>> Begin Data supplied

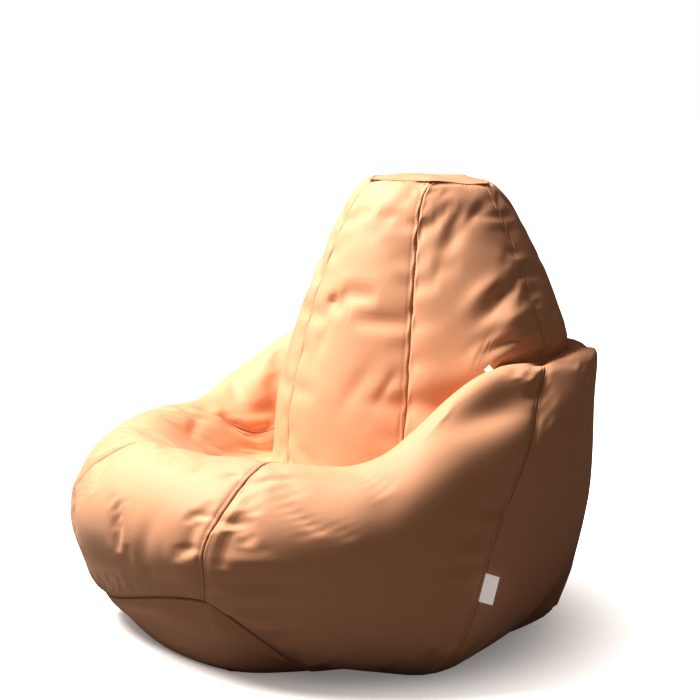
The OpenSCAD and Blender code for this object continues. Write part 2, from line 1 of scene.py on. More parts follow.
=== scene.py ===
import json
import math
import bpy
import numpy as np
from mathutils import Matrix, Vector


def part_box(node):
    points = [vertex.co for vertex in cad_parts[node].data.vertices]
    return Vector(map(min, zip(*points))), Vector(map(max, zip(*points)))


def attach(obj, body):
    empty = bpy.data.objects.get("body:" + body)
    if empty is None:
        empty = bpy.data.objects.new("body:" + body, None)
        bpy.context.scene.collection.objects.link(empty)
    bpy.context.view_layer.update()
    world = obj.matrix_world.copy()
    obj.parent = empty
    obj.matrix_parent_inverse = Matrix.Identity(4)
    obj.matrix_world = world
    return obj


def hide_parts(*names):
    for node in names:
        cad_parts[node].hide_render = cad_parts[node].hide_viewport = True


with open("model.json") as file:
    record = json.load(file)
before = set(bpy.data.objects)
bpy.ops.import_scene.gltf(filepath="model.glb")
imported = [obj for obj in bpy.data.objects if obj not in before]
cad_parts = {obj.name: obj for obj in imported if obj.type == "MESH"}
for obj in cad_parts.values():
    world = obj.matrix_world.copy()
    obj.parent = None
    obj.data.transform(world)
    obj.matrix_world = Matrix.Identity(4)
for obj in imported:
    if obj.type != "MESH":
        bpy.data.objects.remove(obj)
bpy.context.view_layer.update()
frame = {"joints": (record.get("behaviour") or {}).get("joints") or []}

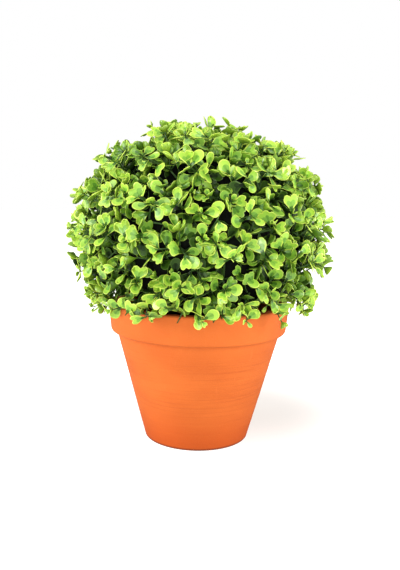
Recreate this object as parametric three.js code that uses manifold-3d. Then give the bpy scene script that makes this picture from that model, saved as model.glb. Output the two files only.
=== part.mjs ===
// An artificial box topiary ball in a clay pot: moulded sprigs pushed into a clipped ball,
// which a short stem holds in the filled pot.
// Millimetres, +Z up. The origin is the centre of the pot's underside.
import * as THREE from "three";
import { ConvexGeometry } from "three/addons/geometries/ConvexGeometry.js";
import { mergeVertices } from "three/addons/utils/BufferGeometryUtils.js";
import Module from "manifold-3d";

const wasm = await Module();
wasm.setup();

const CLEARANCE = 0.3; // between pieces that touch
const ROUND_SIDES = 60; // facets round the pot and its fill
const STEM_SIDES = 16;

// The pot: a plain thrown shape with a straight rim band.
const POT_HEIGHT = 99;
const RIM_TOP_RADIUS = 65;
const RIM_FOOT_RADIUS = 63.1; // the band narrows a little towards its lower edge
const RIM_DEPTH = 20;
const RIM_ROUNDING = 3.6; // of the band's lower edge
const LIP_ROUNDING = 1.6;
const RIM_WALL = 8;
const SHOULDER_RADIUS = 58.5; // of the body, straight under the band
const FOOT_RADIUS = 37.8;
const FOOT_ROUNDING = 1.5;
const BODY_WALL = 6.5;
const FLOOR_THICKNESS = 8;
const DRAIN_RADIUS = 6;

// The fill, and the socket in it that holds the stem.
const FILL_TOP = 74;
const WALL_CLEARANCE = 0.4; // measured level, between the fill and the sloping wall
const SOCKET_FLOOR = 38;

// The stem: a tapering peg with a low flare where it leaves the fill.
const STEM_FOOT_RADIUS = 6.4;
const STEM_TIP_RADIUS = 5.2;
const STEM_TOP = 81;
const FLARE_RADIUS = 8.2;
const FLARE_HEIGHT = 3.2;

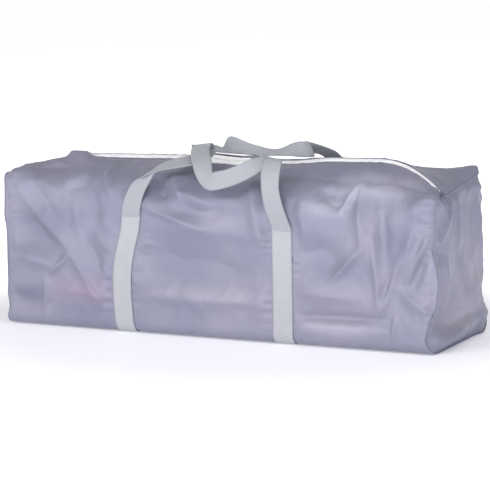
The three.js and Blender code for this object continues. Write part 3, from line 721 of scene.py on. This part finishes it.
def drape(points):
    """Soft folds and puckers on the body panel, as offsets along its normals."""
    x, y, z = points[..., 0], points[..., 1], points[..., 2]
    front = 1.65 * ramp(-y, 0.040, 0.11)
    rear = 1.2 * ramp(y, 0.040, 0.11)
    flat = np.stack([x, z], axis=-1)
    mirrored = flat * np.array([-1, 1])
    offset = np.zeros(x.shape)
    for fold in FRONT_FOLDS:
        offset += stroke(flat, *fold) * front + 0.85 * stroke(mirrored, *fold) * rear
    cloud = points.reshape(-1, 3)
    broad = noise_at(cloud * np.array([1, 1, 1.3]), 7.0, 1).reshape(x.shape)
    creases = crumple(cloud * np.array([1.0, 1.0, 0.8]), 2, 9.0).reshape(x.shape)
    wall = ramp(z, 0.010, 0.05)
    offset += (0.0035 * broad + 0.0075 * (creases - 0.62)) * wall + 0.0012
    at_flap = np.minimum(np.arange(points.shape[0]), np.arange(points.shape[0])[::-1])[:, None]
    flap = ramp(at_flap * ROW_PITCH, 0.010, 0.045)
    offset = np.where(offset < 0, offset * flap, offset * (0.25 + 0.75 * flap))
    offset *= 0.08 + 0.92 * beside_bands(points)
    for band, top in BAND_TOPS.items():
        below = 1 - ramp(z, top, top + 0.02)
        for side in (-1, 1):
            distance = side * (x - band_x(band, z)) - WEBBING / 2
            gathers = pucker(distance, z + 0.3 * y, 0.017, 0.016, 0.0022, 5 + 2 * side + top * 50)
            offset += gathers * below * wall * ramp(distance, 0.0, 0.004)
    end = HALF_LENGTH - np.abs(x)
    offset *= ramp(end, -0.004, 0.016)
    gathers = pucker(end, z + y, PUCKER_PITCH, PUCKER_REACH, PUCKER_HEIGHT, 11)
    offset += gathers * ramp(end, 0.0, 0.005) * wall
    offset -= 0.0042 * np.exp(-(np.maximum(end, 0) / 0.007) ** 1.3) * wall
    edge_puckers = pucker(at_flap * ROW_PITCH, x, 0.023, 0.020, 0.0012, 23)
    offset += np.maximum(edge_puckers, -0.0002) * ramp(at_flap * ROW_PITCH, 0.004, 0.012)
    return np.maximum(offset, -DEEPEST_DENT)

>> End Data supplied

Count every line in the preceding entries where the string "Write" appears, then state only the total.

2